Figure 4: Origins (2019) by Lisa Wong Sook Kuan

Ashley Bickerton, one of the original members of the group Neo-Geo also presented his pieces at AEM this year. A 2018 piece titled ‘Apex Species, Apex Moment. Before The Fall. Mother.’ was also on display.

Ashley Bickerton, one of the original members of the group Neo-Geo also presented his pieces at AEM this year. A 2018 piece titled ‘Apex Species, Apex Moment. Before The Fall. Mother.’ was also on display.

The more you stare at it, the more things you notice.

As promised, there were many artworks by Southeast Asian artists as well, some notable ones include ‘Jonker Street, Melaka, 2018’ by Lui Cheng Thak from Malaysia and a contemporary piece by Uttaporn Nimmalaikaew from Thailand. 
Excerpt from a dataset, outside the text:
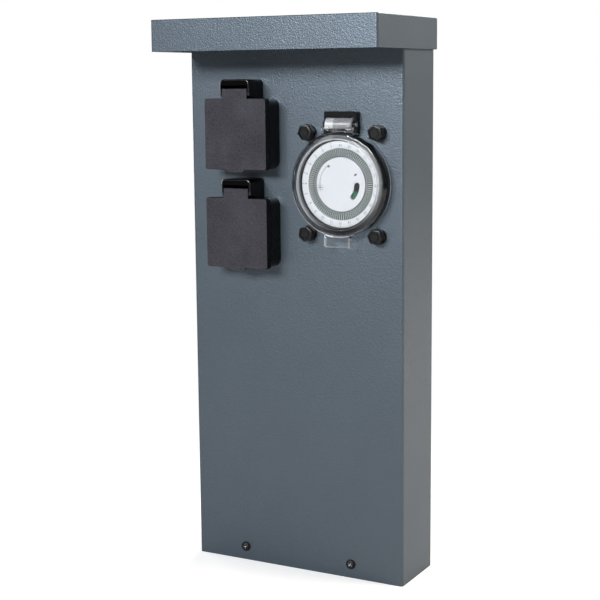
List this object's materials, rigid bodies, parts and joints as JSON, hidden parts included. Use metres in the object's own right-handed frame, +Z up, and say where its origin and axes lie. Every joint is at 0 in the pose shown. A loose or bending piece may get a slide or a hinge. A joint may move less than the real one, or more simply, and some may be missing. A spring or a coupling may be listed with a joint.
{
  "type": "garden socket",
  "caption": "Folded sheet column with an overhanging rain hood, two sprung-lid earthed sockets one above the other, and a day timer under a hinged clear cover.",
  "frame": {"origin": "middle of the column's footprint (170 by 52 mm) on the ground, on the face the base plate stands on", "axes": "+X to the right seen from the front, +Y to the back (the sockets and the timer face -Y), +Z up along the column"},
  "size_m": [0.175, 0.1012, 0.4],
  "materials": {
    "housing_paint": "fine textured blue-grey powder coat",
    "hood_paint": "fine textured blue-grey powder coat",
    "zinc_sheet": "zinc plated sheet",
    "zinc_steel": "zinc plated",
    "black_screws": "black zinc",
    "black_rubber": "matt rubber",
    "grey_plastic": "matt nylon",
    "white_plastic": "matt nylon",
    "socket_plastic": "satin black",
    "lid_plastic": "fine grained dark grey",
    "insert_plastic": "matt black",
    "contact_brass": "plain",
    "spring_steel": "bright",
    "pin_steel": "bright",
    "timer_black": "fine grained black",
    "motor_can": "drawn can",
    "gear_plastic": "natural acetal",
    "dial_white": "satin white",
    "dial_green": "matt dark green",
    "tab_white": "satin white",
    "plate_white": "satin white",
    "slide_green": "satin green",
    "knob_black": "satin black",
    "bracket_black": "satin black",
    "clear_plastic": "clear polished",
    "bolt_black": "matt black"
  },
  "bodies": {
    "housing": {"column_shell": "housing_paint", "back_panel": "housing_paint", "hood": "hood_paint", "hood_studs": "zinc_steel", "hood_nuts": "zinc_steel", "top_bracket": "zinc_sheet", "base_plate": "zinc_sheet", "base_screws": "black_screws", "base_nuts": "zinc_steel", "back_screws": "black_screws", "back_nuts": "zinc_steel", "cable_grommet": "black_rubber", "cord_clamp": "grey_plastic", "cord_clamp_screws": "zinc_steel", "terminal_block": "white_plastic", "terminal_screws": "zinc_steel", "upper_socket_body": "socket_plastic", "upper_socket_gasket": "black_rubber", "upper_contact_insert": "insert_plastic", "upper_contact_sleeves": "contact_brass", "upper_earth_clip": "spring_steel", "upper_lid_pin": "pin_steel", "upper_lid_spring": "spring_steel", "lower_socket_body": "socket_plastic", "lower_socket_gasket": "black_rubber", "lower_contact_insert": "insert_plastic", "lower_contact_sleeves": "contact_brass", "lower_earth_clip": "spring_steel", "lower_lid_pin": "pin_steel", "lower_lid_spring": "spring_steel", "insert_screws": "zinc_steel", "socket_screws": "zinc_steel", "socket_nuts": "zinc_steel", "timer_case": "timer_black", "timer_bezel": "timer_black", "timer_gasket": "black_rubber", "timer_bridge": "zinc_sheet", "timer_motor": "motor_can", "timer_switch": "timer_black", "timer_terminals": "timer_black", "centre_plate": "plate_white", "hinge_bracket": "bracket_black", "cover_pin": "pin_steel", "timer_bolts": "bolt_black", "timer_washers": "bolt_black", "timer_nuts": "zinc_steel"},
    "upper_lid_body": {"upper_lid": "lid_plastic", "upper_lid_seal": "black_rubber"},
    "lower_lid_body": {"lower_lid": "lid_plastic", "lower_lid_seal": "black_rubber"},
    "cover_body": {"timer_cover": "clear_plastic"},
    "dial_body": {"dial": "dial_white", "dial_gear": "gear_plastic", "tab_carrier": "dial_green", "trip_tabs": "tab_white"},
    "pinion_body": {"drive_pinion": "gear_plastic"},
    "mode_body": {"mode_slide": "slide_green", "mode_knob": "knob_black"}
  },
  "joints": [
    {"name": "upper_lid_hinge", "type": "hinge", "parent": "housing", "child": "upper_lid_body", "pos_m": [-0.03638, -0.042, 0.3496], "axis": [-1, 0, 0], "range_deg": [0, 90], "stiffness_Nm_per_rad": 0.004, "springref_deg": -34.38},
    {"name": "lower_lid_hinge", "type": "hinge", "parent": "housing", "child": "lower_lid_body", "pos_m": [-0.03638, -0.042, 0.2796], "axis": [-1, 0, 0], "range_deg": [0, 90], "stiffness_Nm_per_rad": 0.004, "springref_deg": -34.38},
    {"name": "timer_cover_hinge", "type": "hinge", "parent": "housing", "child": "cover_body", "pos_m": [0.03964, -0.032, 0.3272], "axis": [-1, 0, 0], "range_deg": [0, 100]},
    {"name": "dial_spin", "type": "hinge", "parent": "housing", "child": "dial_body", "pos_m": [0.03964, -0.029, 0.286], "axis": [0, 1, 0], "continuous": true},
    {"name": "pinion_spin", "type": "hinge", "parent": "housing", "child": "pinion_body", "pos_m": [0.02479, -0.026, 0.27115], "axis": [0, 1, 0], "continuous": true},
    {"name": "mode_switch_turn", "type": "hinge", "parent": "housing", "child": "mode_body", "pos_m": [0.03964, -0.029, 0.286], "axis": [0, 1, 0], "range_deg": [0, 28]}
  ],
  "couplings": [
    {"joint": "pinion_spin", "follows": "dial_spin", "ratio": -4}
  ]
}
Lui Cheng Thak is a well-known fine artist from Malaysia who uses oil paints to create beautiful scenic paintings using soft and small brushstrokes. His paintings often show scenes that many people don’t pay attention to, such as a back alley wall with the paint peeling off and a few empty bird cages hanging by the veranda, or maybe the front of an old shop lot in Melaka that was built during the colonial times. 

Figure 6: Jonker Street, Melaka, 2018 by Lui Cheng Thak

Uttaporn Nimmalaikaew on the other hand, is a contemporary artist who uses many layers of fine, interwoven fabric that are painted, printed or shaped to give off an illusion. His works are 3-dimensional and it leaves the viewer feeling the ‘mental chaos’ it’s trying to project.

Figure 7: Uttaporn Nimmalaikaew

There were also some sculptures of enlarged animal heads carved out of wood and bronze by Quentin Garel on display. When looked at closely, you can see the intricate line and curves and how he adds texture to the heads.

Figure 8: Mask of Rabbit, 2017  by Quentin Garel

Many more paintings and sculptures were for show, from the entrance to the exit. There was not a single wall or corner that was not used to display the carefully curated pieces. AEM is definitely an annual event that art enthusiasts and artists, both professional and amateur, can enjoy.